To nie koniec, bo cały dzień i noc trwają przygotowania do ceremonii otwarcia. Znad Nilu roznosi się zapach kleju, sklejką oklejane są feluki, by nadać im kształt łodzi królewskich. Żagle pomalowane na pstre kolory z odpowiednim oświetleniem co noc suną ustawiając się w szpaler feluk na Nilu, tworząc tym samym most z brzegu zachodniego na brzeg wschodni.
Oniemiałam kiedy o 23:00 zobaczyłam całą główną ulicę w Luksorze zajętą przez policję, a środkiem rytmicznie nóżka w nóżkę jechały jedna za drugą dorożki. Ale bynajmniej te zwykłe codzienne z ulic Luksoru, te były jakby bardziej luksusowe. Sznury świateł rozciągnięte wzdłuż koszy i progów, eleganccy powożący.
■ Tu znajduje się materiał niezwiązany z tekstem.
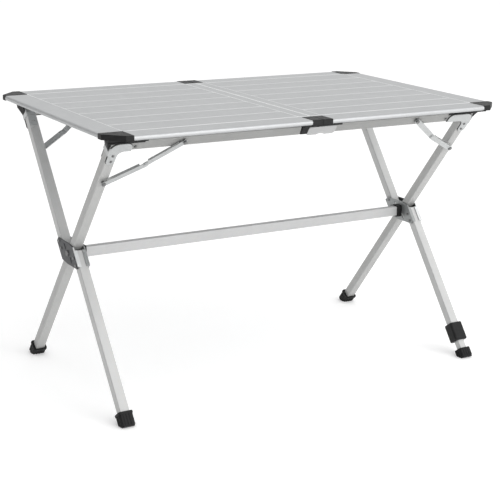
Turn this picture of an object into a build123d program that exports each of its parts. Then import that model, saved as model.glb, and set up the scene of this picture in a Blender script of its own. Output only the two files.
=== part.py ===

Takie będzie to otwarcie, z przytupem. Nikt w Luksorze nie mówi o niczym innym. I choć odliczanie do wielkiego momentu otwarcia zaczęto, to prace jeszcze w proszku. W porcie od świtu do zmierzchu, a czasem nawet całą noc trwają prace.
Na miarę Egiptu — na raz, na chwilę, prowizorka. Ale dla tego krótkiego momentu otwarcia warto działać. Nie liczy się pieniądz, liczy się efekt. Igrzyska dla ludu. Nowy Pan prezydent.
Na szczęście są i takie miejsca, które mimo lat się nie zmieniają, a jeśli to na lepsze. Puste świątynie w Abu Simbel, cudna Świątynia Izydy na Filae, wspaniałe i puste Abydos i Dendera. Taki Egipt kocham, ten uwielbiam i już za nim tęsknie.
Nawet „one dolar, one dolar”, albo Mister, Mister – nie przeszkadzają mi.